So about how to keep a dog alive in the field without a constant supply of kibble???? I really don't hunt with dogs I enjoy predator stalking dogs are just to noisy so I take them hiking for short durations close to a vehicle and bring their food/water with me spoiled little babies. Honestly I don't think the rank thing ever really entered into for me or the wife.


----------



## tlewis_2003 (Aug 31, 2013)

Dogs don't hunt by stealth. Dogs track and run down their prey. They bay it like hog hunting or put something up a tree like a ****. A pair of dogs should be able to overtake most prey. This where I like the stag because they will run down prey and kill most of it. Or at least catch it like hogs so you can get there flip it and dispatch the prize. I guess if you wanted to keep your dogs a live work on their prey drive. Even games like tug of war and spring poles help with this. Teach them what they can and cannot hunt. When I hunted more we used a cage **** or a caught hog to start mock hunts to teach them to hunt. Hunting in a controlled way. Like get you a hog drag it through the woods then tie it to a tree. Teach them to follow the track. Their reward is getting to find and "play" with the prey item. Not all dogs have hunt some have more than others.

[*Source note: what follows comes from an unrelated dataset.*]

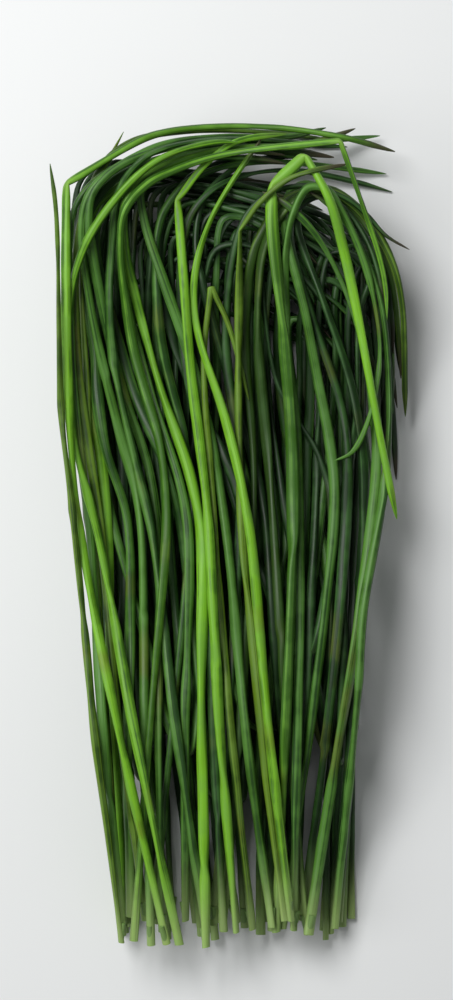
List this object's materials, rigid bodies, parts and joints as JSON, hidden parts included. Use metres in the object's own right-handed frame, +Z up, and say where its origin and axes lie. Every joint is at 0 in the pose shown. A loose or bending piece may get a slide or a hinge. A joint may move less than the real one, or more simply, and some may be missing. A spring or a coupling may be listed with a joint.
{
  "type": "chive bunch",
  "caption": "Bunch of cut chives lying down, its long tubular leaves fanning out from the cut ends and bending over to one side near their tips.",
  "frame": {"origin": "middle of the rectangle that the bunch covers, on the surface that it lies on", "axes": "+Y from the cut ends to the tips, +Z up from the surface, +X towards the side that the tips bend over to"},
  "size_m": [0.0892, 0.2058, 0.0343],
  "materials": {
    "leaf_bright": "fresh lime green leaf, waxy, with fine lengthwise lines",
    "leaf_olive": "olive green leaf, waxy, browner towards its tip",
    "leaf_mid": "mid green leaf, waxy, with a soft bloom",
    "leaf_deep": "deep blue-green leaf, waxy, with a soft bloom"
  },
  "bodies": {
    "root": {"shoot_under_01": "leaf_deep", "shoot_under_02": "leaf_deep", "shoot_under_03": "leaf_mid", "shoot_under_04": "leaf_deep", "shoot_under_05": "leaf_deep", "shoot_under_06": "leaf_mid", "shoot_under_07": "leaf_deep", "shoot_under_08": "leaf_deep", "shoot_under_09": "leaf_mid", "shoot_under_10": "leaf_deep", "shoot_under_11": "leaf_deep", "shoot_under_12": "leaf_mid", "shoot_under_13": "leaf_deep", "shoot_under_14": "leaf_deep", "shoot_under_15": "leaf_mid", "shoot_under_16": "leaf_deep", "shoot_under_17": "leaf_deep", "shoot_under_18": "leaf_mid", "shoot_under_19": "leaf_deep", "shoot_under_20": "leaf_deep", "shoot_under_21": "leaf_mid", "shoot_under_22": "leaf_deep", "shoot_under_23": "leaf_deep", "shoot_under_24": "leaf_mid", "shoot_under_25": "leaf_deep", "leaf_thin_dark": "leaf_deep", "leaf_inner_arc_right": "leaf_deep", "leaf_inner_arc_middle": "leaf_deep", "leaf_inner_arc_left": "leaf_mid", "leaf_right_dark_wide": "leaf_deep", "leaf_right_dark_falling": "leaf_deep", "leaf_right_middle": "leaf_mid", "leaf_outer_falling_short": "leaf_olive", "leaf_outer_falling_long": "leaf_olive", "leaf_right_flicked_tip": "leaf_deep", "leaf_right_edge_wide": "leaf_mid", "leaf_right_edge_thin": "leaf_mid", "leaf_curled_tip": "leaf_mid", "leaf_tip_right_low": "leaf_deep", "leaf_tip_right_middle": "leaf_mid", "leaf_folded_bright": "leaf_bright", "leaf_light_left": "leaf_bright", "leaf_left_wide": "leaf_mid", "leaf_green_beside_bright": "leaf_mid", "leaf_left_upright_tip": "leaf_olive", "leaf_top_band_inner": "leaf_olive", "leaf_left_high_arc": "leaf_mid", "leaf_arc_to_high_tip": "leaf_mid", "leaf_arc_to_long_tip": "leaf_mid", "leaf_slate_long": "leaf_mid", "leaf_middle_curve": "leaf_mid", "leaf_bright_slanting": "leaf_bright", "leaf_small_fold": "leaf_olive", "leaf_upright_folded": "leaf_olive", "leaf_yellow_slanting": "leaf_bright", "leaf_folded_middle": "leaf_bright", "leaf_hanging_right": "leaf_bright", "leaf_crossing_left": "leaf_bright", "leaf_top_band_outer": "leaf_bright", "leaf_left_stray": "leaf_olive"}
  },
  "joints": []
}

But most dogs will hunt for there owner if you have a bond. Good site go to HOME search Dobermans you will see what I am talking about. I love that site for information about hunting dogs.


----------



## tatguy (Aug 24, 2013)

ok I AM A BREEDER AND SHOWINGDOGS IS MY BIG HOBBIE
lol i show rotties (rottweilers) i have 6 my dogs look after my wife while im away they also have won me a lot of medels over the years there great working dogs and can carry a lot of weight in the side bags my wife made i also have 2 dogs who do carting so in a b.o.s they would carry a lot of my preps 
they have also over the years made me enough to have a yrs worth of supplies and in anoth 5 yrs will have made me enough for a smallholding up north so yeh love dogs and if trained right they wont let you down.
when i first moved into this house i came home and my dog was sat there with a 20yr old sitting himself as my dog snarled at him was great to see!!


----------



## HuntingHawk (Dec 16, 2012)

Rotties are my choice but I only rescue. Basically they can carry 20% of their body weight in saddlebags & cart 300% of their body weight.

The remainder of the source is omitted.